Malgré un investissement estimé de 2 à 3 millions de francs à l'issue des travaux, Pierre Bouvier ne se laisse pas emporter par l'angoisse de rentrer dans ses frais ou d'un bénéfice à réaliser à tout prix, alors que les biens d'exceptions ne se vendent que difficilement actuellement. "Je ne sais pas dans quelle situation je serai dans deux ans. Serais-je contraint de vendre pour des raisons financières? Aurais-je une proposition d'un acquéreur qui aurait un coup de coeur absolu? Ce que je vis actuellement est une situation similaire au château à Bursins, les banques ne m'ont pas suivi dans ces aventures. Je me suis débrouillé autrement et je me rends compte que dans ce type de démarche, ça a plutôt bien fonctionné. Si je dois me planter un jour, au moins j'aurai essayé. Je tente de prouver qu'on peut gagner de l'argent ou au moins rentrer dans ses frais en faisant les choses bien." A la revente, le propriétaire estime que le prix serait à 10 millions de francs au minimum, afin de rentrer dans ses frais...

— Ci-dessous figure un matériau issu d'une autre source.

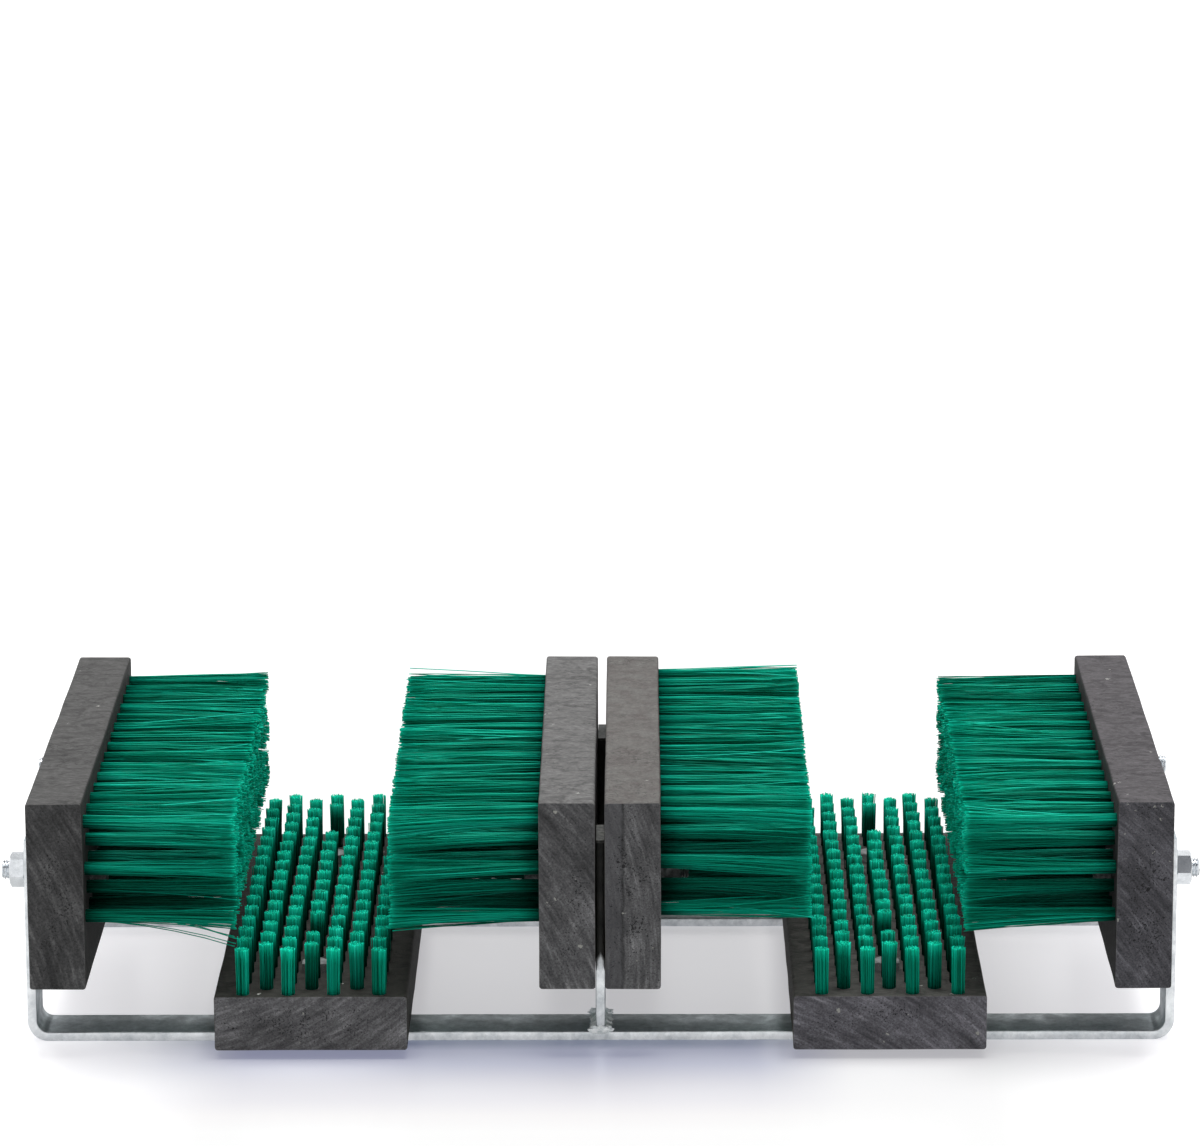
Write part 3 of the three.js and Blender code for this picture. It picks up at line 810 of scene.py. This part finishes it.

Quoi qu'il en soit, les autorités de Duillier sont soulagées et la mise à l'enquête est passée sans opposition. "La Municipalité est heureuse de voir ce bâtiment revivre et ce sera magnifique , lance le syndic Jacques Mugnier. On a vu tant d'architectes, de renom aussi, avoir eu de la peine à faire aboutir leurs projets... Je crois que la différence avec Pierre Bouvier, c'est qu'il a pris le temps de réfléchir. Il y a, aujourd'hui, un résultat concret."